By today, a more complete assessment of the distribution of damage around the island can be made.
It is clear that the French side has been hit much harder by Hurricane Irma. At the same time, the relief efforts on French St. Martin are organized by the government of a major developed nation (France), and the difference in performance of relief efforts to the Dutch side is shocking. Sint Maarten is essentially independend as part of the Kingdom of the Netherlands. Political posturing and widespread corruption in the past within the local government has spoiled most of the good will the Dutch might have had.
During the first days of the aftermath, the relief efforts of ST-MAARTEN.COM were focused on shutteling as much water as possible over to the hardest hit neighborhoods on the French side. These efforts were temporarily hampered by the closing of the border by the Dutch side Prime Minister, but still, a good number of people could be helped.
The Dutch side will be able to restore utilities faster than the Northern part. First neighborhoods show signs of life with some electricity reaching homes. Some other areas have their water connected again.
A major concern is the communications infrastructure, with Internet and phone services being spotty and unreliable.
Even though there is now food on the island, we are following up on desparate inquiries from neighborhoods that have run out and have not been reached by relief workers. This is were our private efforts can make a difference.

Island Residents

The vast majority of properties is either destroyed or badly damaged. The internatonal media reported that about 95% of the island's buildings are effected and this seems to be an accurate assessment.
There is no running water and no electricity. A huge part of the population sleeps in roofless houses, exposed to the elements.

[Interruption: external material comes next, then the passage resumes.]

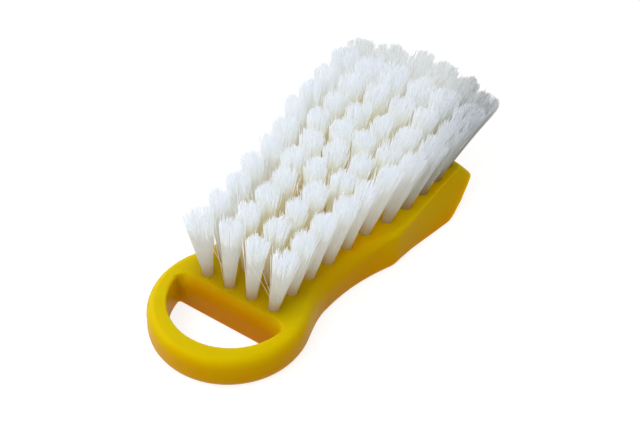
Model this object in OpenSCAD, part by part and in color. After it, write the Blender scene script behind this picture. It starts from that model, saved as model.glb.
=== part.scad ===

At this time, it hasn't been possible to travel the complete island in order to find surviving businesses which might be able to re-open soon. Most restaurants in Simpson Bay, Maho, Cupecoy, Marigot and Grand Case are badly damaged or completely flattened.
Even surviving hotels and resorts won't be in a position to receive guests; almost all rooms got flooded and water damage is extensive.
Both Sonesta Resorts have been hit hard and it is not clear if their structures can be saved.
The activity providers fared even worse: Only leading operator Aqua Mania might have saved two of their boats: first the catamaran Lambada and second the ferry Edge, which provides service to the islands of St. Barths and Saba. Both boats are afloat and apparently intact in a very protecte pocket of the Lagoon.
As of this writing on the 10th of September 2017, we haven't seen any support from national or international desaster relief organizations. Only now does the evacuation of stranded vacationers start, mostly with military airplanes.


Update September 19th:


We have now surveyed the complete island and try to determine, which business will be able to operate by December 15th, the official start of the Caribbean tourism season.




Town has been hit hard and especially the Boardwalk is a mess. That said, damage on Front Street appears to be managable. The retailers are meeting and will set a date for stores to all open at the same date. With the help of heavy equipment, it should be able to clean up the Boardwalk. Philipsburg should be able to welcome cruise  ship passengers soon.


philipsburg whathey square 1


philipsburg whathey square 2

philipsburg bordwalk 1


Orient Beach


This is the island's signature beach, but the storm removed all restaurants and beach bars. Naturist resort Club Orient has been hit hard and will not be able to reopen soon. But... many of the property's cottages are standing and seem to be structurally intact.


orient beach pedros location


orient beach bikini club o 1


orient beach bikini beach location


Update Sept. 11th:

Airplanes continue evacuating visitors. US citizen are being airlifted with military planes. A large French military airbus accepted a few French citizens to be taken to Paris. Otherwise the plane was two thirds empty as they were not willing to take citizen of other EU countries. Venezuela and Brasil also sent military planes. A few commercial aircraft arrived: Copa Airlines is accepting persons carrying any South American passport. One flight left to Panama, another to Bogota. KLM took Dutch citizen to Curacao. For Tuesday, Delta is expected.

Today, Monday, water and food were distributed on the French side. Water is being distributed on the Dutch side. Otherwise, the island is completely dark at night, with the exception of a few lucky souls in the possession of a generator AND fuel. On the Dutch side is a strict curfew during the night hours to contain looting.
Supermarkets are not officialy open yet, but a few Chinese store owners are selling items through the back door to people who have some cash left.
Compared to other islands in our region, the desaster relief efforts started with a delay of several days. Rumour has it that Dutch Sint Maarten did not accept an offer by the Netherlands prior to the storm for desaster relief.


Update Friday, September 15th

The Dutch side politial leader William Marlin ordered the borders to the French side of the island blocked. The reasons for dividing our tiny country, for separating families and disrupting relief efforts are not clear - even the military guarding the border openly disagrees.
While the French side accepts anybody coming over to their side, a return to the Dutch side has been denied to many.


Update Saturday, September 16th:


Politics are become now the main problem. The Dutch side prime minister seems to operate on an agenda which no one else can understand.

The remaining local radion station Laser 101 has done a fantastic job to stay on the air and act as an information hub. It appears that they are pressured to not broadcast information and oppinions critical of the local Dutch side goverment.


Update Monday, September 18th:


Finally... Internet again. I  don't know for how long. The border crisis is over and everybody can movve freely betweeen the Dutch ad the French side. The explanation for the border stand off, which seriously hampered relief efforts is a 'misunderstanding'.


The island is presently under a Tropical Storm Watch. We will feel the outside bands of Hurricane Maria by tomorrow morning. Because a curfew has been issued for tomorrow, relief work will be stopped again.


By now, there is a more complete assessment available of the damage to the different regions of the island. Photos and text will be uploaded ASAP.